Exercise prompt:
Repeat the lines below exactly as written, please, from the line with "return radii" to the line with "cad_parts[node].hide_render = cad_parts[node].hide_viewport", both lines included, and no others.

Given material:
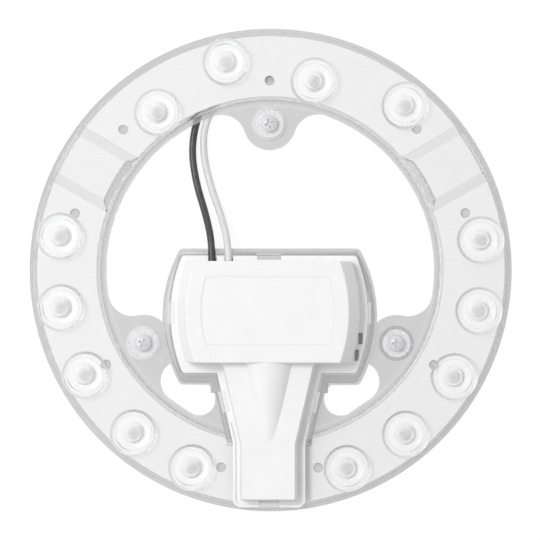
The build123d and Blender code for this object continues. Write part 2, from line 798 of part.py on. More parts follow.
# Control chip in a small-outline package
with BuildPart(standing(chip_at)) as chip:
    chip_l, chip_w, chip_h = chip_size
    with Locations((0, 0, leg_t)):
        Box(chip_l, chip_w, chip_h - leg_t, align=(Align.CENTER, Align.CENTER, Align.MIN))
    chamfer(chip.edges().group_by(Axis.Z)[-1], leg_t)
    for side in (-1, 1):
        with Locations(
            *[(chip_pitch * (n - 1.5), side * (chip_w / 2 + leg_l / 2), 0) for n in range(4)]
        ):
            Box(leg_w / 2, 2 * leg_l, leg_t, align=(Align.CENTER, Align.CENTER, Align.MIN))
chip.part.label = "driver_chip"
export_step(chip.part, "parts/driver_chip.step")

# Output diode, lying down
with BuildPart(lying(diode_at, diode_d / 2, (1, 0, 0))) as diode:
    Cylinder(diode_d / 2, diode_l)
    chamfer(diode.edges().filter_by(GeomType.CIRCLE), diode_edge)
diode.part.label = "output_diode"
export_step(diode.part, "parts/output_diode.step")

# Output capacitor, standing
with BuildPart(standing(output_cap_at)) as output_cap:
    add(can(output_cap_d, output_cap_h))
output_cap.part.label = "output_capacitor"
export_step(output_cap.part, "parts/output_capacitor.step")

# Two square pins from the tongue of the driver board over the ring's wall to the LED board
with BuildPart() as links:
    for x in (-link_x, link_x):
        with BuildLine() as link_path:
            FilletPolyline(
                (x, link_y_from, pcb_top), (x, link_y_from, pcb_top + link_rise),
                (x, link_y_to, pcb_top + link_rise), (x, link_y_to, board_top), radius=link_bend,
            )
        with BuildSketch(Plane(origin=link_path.line @ 0, z_dir=link_path.line % 0)):
            Rectangle(link_w, link_w)
        sweep(path=link_path.line)
links.part.label = "output_links"
export_step(links.part, "parts/output_links.step")

# Pot magnets under the lugs: a steel cup with a threaded boss, and the magnet ring inside it
for place, (x, y) in zip(("top", "left", "right"), lugs):
    with BuildPart(Plane.XY.move(Location((x, y, 0)))) as cup:
        Cylinder(magnet_d / 2, magnet_h, align=(Align.CENTER, Align.CENTER, Align.MIN))
        chamfer(cup.edges().group_by(Axis.Z)[-1], magnet_wall / 2)
        Cylinder(
            magnet_d / 2 - magnet_wall, magnet_h - magnet_roof,
            align=(Align.CENTER, Align.CENTER, Align.MIN), mode=Mode.SUBTRACT,
        )
        with Locations((0, 0, magnet_boss_z)):
            Cylinder(
                magnet_boss_d / 2, magnet_h - magnet_roof - magnet_boss_z,
                align=(Align.CENTER, Align.CENTER, Align.MIN),
            )
        Cylinder(
            screw_d / 2 + thread_gap, magnet_h, align=(Align.CENTER, Align.CENTER, Align.MIN),
            mode=Mode.SUBTRACT,
        )
    cup.part.label = f"magnet_cup_{place}"
    export_step(cup.part, f"parts/magnet_cup_{place}.step")
    with BuildPart(Plane.XY.move(Location((x, y, 0)))) as magnet:
        Cylinder(
            magnet_d / 2 - magnet_wall - magnet_gap, magnet_h - magnet_roof - seat_gap,
            align=(Align.CENTER, Align.CENTER, Align.MIN),
        )
        Cylinder(
            magnet_boss_d / 2 + magnet_gap, magnet_h, align=(Align.CENTER, Align.CENTER, Align.MIN),
            mode=Mode.SUBTRACT,
        )
    magnet.part.label = f"magnet_{place}"
    export_step(magnet.part, f"parts/magnet_{place}.step")

# Cross-recessed pan-head screws
with BuildPart() as screw:
    with BuildSketch(Plane.XZ):
        with BuildLine():
            Line((0, screw_tip_z), (screw_d / 2 - thread_chamfer, screw_tip_z))
            Line((screw_d / 2 - thread_chamfer, screw_tip_z), (screw_d / 2, screw_tip_z + thread_chamfer))
            Polyline(
                (screw_d / 2, screw_tip_z + thread_chamfer), (screw_d / 2, screw_seat_z),
                (screw_head_d / 2, screw_seat_z), (screw_head_d / 2, screw_seat_z + screw_head_h / 2),
            )
            TangentArc(
                (0, screw_seat_z + screw_head_h), (screw_head_d / 2, screw_seat_z + screw_head_h / 2),
                tangent=(1, 0),
            )
            Line((0, screw_seat_z + screw_head_h), (0, screw_tip_z))
        make_face()
    revolve(axis=Axis.Z)
    with Locations((0, 0, screw_seat_z + screw_head_h)):
        Box(recess_l, recess_w, 2 * recess_depth, mode=Mode.SUBTRACT)
        Box(recess_w, recess_l, 2 * recess_depth, mode=Mode.SUBTRACT)
with BuildPart() as magnet_screws:
    with Locations(*[Location((x, y, 0), (0, 0, turn)) for (x, y), turn in zip(lugs, screw_turns)]):
        add(screw.part)
magnet_screws.part.label = "magnet_screws"
export_step(magnet_screws.part, "parts/magnet_screws.step")

# Mains leads: from the driver board over the tray's wall, down, and on under the ring
lead_routes = {
    "black": [
        (lead_x["black"], lead_start_y, lead_z), (lead_x["black"], 9.0, lead_z), (-23.6, 20.0, 5.6),
        (-27.6, 32.0, 2.3), (-29.6, 45.0, lead_low_z), (-27.4, 57.5, lead_low_z),
        (-21.0, 68.5, lead_low_z), (-9.5, 75.8, lead_low_z), (4.5, 77.6, lead_low_z),
        (18.5, 75.0, lead_low_z), (31.5, 69.4, lead_low_z), (42.5, 62.4, lead_low_z),
    ],
    "white": [
        (lead_x["white"], lead_start_y, lead_z), (lead_x["white"], 8.6, lead_z), (-17.8, 19.4, 5.4),
        (-22.2, 31.0, 2.2), (-25.2, 43.6, lead_low_z), (-24.6, 55.2, lead_low_z),
        (-18.4, 65.2, lead_low_z), (-7.4, 71.0, lead_low_z), (6.2, 72.2, lead_low_z),
        (19.4, 69.8, lead_low_z), (31.6, 64.2, lead_low_z), (41.6, 56.8, lead_low_z),
    ],
}


def corner_radii(points):
    """As large an arc at each corner as the two runs beside it allow."""
    stops = [Vector(*point) for point in points]
    radii = []
    for before, here, after in zip(stops, stops[1:], stops[2:]):
        turn = (here - before).get_angle(after - here)
        shorter = min((here - before).length, (after - here).length)
        radii.append(0.45 * shorter / tan(radians(turn) / 2))
    return radii


tip_solids = []
for colour, route in lead_routes.items():
    radii = corner_radii(route)
    with BuildPart() as lead:
        with BuildLine() as path:
            FilletPolyline(*route, radius=radii)
        with BuildSketch(Plane(origin=path.line @ 0, z_dir=path.line % 0)):
            Circle(lead_d / 2)
        sweep(path=path.line)
    lead.part.label = f"lead_{colour}"
    export_step(lead.part, f"parts/lead_{colour}.step")
    with BuildPart() as tip:
        with BuildSketch(Plane(origin=path.line @ 1, z_dir=path.line % 1)):
            Circle(tip_d / 2)
        extrude(amount=tip_l)
    tip_solids.append(tip.part)
    length = sum(edge.length for edge in path.edges())
    tube = pi * lead_d**2 / 4 * length
    print(
        f"lead_{colour} length {length:.1f} volume over section times length "
        f"{lead.part.volume / tube:.4f} radii", [round(r, 1) for r in radii],
    )
with BuildPart() as lead_tips:
    for solid in tip_solids:
        add(solid)
lead_tips.part.label = "lead_tips"
export_step(lead_tips.part, "parts/lead_tips.step")
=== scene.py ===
import json
import math

import bpy
from mathutils import Matrix, Vector


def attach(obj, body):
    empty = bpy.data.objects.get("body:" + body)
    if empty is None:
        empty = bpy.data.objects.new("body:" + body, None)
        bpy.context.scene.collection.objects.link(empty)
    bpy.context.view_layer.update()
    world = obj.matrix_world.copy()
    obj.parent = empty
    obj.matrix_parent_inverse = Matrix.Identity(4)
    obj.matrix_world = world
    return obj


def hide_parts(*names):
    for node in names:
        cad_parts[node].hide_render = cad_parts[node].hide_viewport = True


# Ring LED module, lying on its magnets: a square-on view in soft light from the upper left. Metres.

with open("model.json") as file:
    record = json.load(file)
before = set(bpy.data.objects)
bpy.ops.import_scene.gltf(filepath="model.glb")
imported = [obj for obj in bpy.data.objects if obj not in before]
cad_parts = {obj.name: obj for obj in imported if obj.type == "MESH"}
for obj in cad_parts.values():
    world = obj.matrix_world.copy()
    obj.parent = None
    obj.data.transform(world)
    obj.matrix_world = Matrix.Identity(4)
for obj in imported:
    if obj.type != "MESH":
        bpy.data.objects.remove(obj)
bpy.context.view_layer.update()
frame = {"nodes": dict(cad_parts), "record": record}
nodes = frame["nodes"]


# Camera, square on, a little to the right of the ring's axis
def look_from(place, target, up):
    """The matrix of a camera or lamp."""
    back = (place - target).normalized()
    right = up.cross(back).normalized()
    turn = Matrix((right, back.cross(right), back)).transposed().to_4x4()
    return Matrix.Translation(place) @ turn


camera_far = 0.9
camera_turn = math.radians(2.4)
camera = bpy.data.objects.new("camera", bpy.data.cameras.new("camera"))
bpy.context.scene.collection.objects.link(camera)
camera.matrix_world = look_from(
    Vector((camera_far * math.sin(camera_turn), 0, camera_far * math.cos(camera_turn))),
    Vector((0, 0, 0.0052)),
    Vector((0, 1, 0)),
)
camera.data.sensor_width = 36
camera.data.lens = 159.9
camera.data.shift_x = 0.0006
camera.data.clip_start = 0.01
camera.data.clip_end = 50
bpy.context.scene.camera = camera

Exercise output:
    return radii


tip_solids = []
for colour, route in lead_routes.items():
    radii = corner_radii(route)
    with BuildPart() as lead:
        with BuildLine() as path:
            FilletPolyline(*route, radius=radii)
        with BuildSketch(Plane(origin=path.line @ 0, z_dir=path.line % 0)):
            Circle(lead_d / 2)
        sweep(path=path.line)
    lead.part.label = f"lead_{colour}"
    export_step(lead.part, f"parts/lead_{colour}.step")
    with BuildPart() as tip:
        with BuildSketch(Plane(origin=path.line @ 1, z_dir=path.line % 1)):
            Circle(tip_d / 2)
        extrude(amount=tip_l)
    tip_solids.append(tip.part)
    length = sum(edge.length for edge in path.edges())
    tube = pi * lead_d**2 / 4 * length
    print(
        f"lead_{colour} length {length:.1f} volume over section times length "
        f"{lead.part.volume / tube:.4f} radii", [round(r, 1) for r in radii],
    )
with BuildPart() as lead_tips:
    for solid in tip_solids:
        add(solid)
lead_tips.part.label = "lead_tips"
export_step(lead_tips.part, "parts/lead_tips.step")
=== scene.py ===
import json
import math

import bpy
from mathutils import Matrix, Vector


def attach(obj, body):
    empty = bpy.data.objects.get("body:" + body)
    if empty is None:
        empty = bpy.data.objects.new("body:" + body, None)
        bpy.context.scene.collection.objects.link(empty)
    bpy.context.view_layer.update()
    world = obj.matrix_world.copy()
    obj.parent = empty
    obj.matrix_parent_inverse = Matrix.Identity(4)
    obj.matrix_world = world
    return obj


def hide_parts(*names):
    for node in names:
        cad_parts[node].hide_render = cad_parts[node].hide_viewport = True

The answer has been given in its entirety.